A Culture of Police Brutality
State violence as a means of social control goes back centuries in Brazil. When the police force was first created during the 19th Century, one of its functions was to torture slaves. During the military dictatorship of the 1970s and 1980s, military police crushed dissent, torturing and killing "enemies" of the regime. Today, tear gas, pepper spray and truncheons are routinely used against protesters.
The notion that police should kill criminals or suspected criminals is nothing out of the ordinary in Brazilian society, and indeed is supported by many of its members. In a survey carried out by the federal Secretariat for Human Rights in 2009, 43 percent of Brazilians agreed with the statement: "A good criminal is a dead criminal."
"We are not talking about just a very violent police, it goes much deeper than that," said Cano. "They don't just have the moral backing [to kill], there is a demand for it. For many echelons of society, especially the lower ones but not exclusively, violence is the means of social control, and killing these people is the way to go."

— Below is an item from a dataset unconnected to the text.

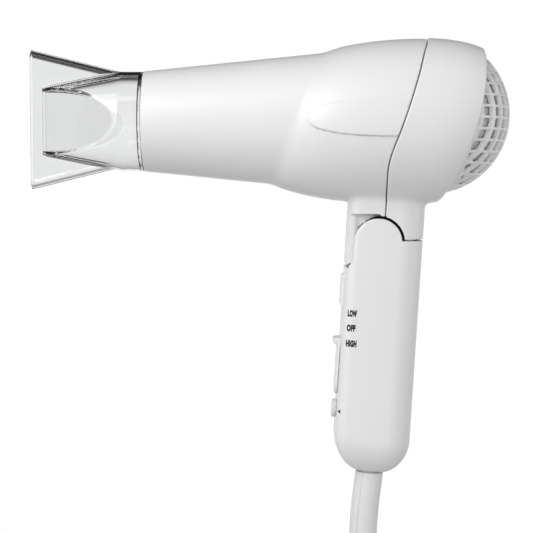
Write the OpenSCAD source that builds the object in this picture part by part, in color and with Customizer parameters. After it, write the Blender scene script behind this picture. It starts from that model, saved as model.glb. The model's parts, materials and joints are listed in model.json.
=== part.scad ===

Last month's video was a stark illustration of the persistence of this mentality, said Adilson Paes de Souza, who was a military police officer in Brazil for 30 years before writing a book on police violence. The "naturalness, coldness and spontaneity" with which Lima and Magalhaes killed were typical of the scenarios described by officers he interviewed.
Officers have "the tranquility to do what they like" with the "certainty of impunity," he said.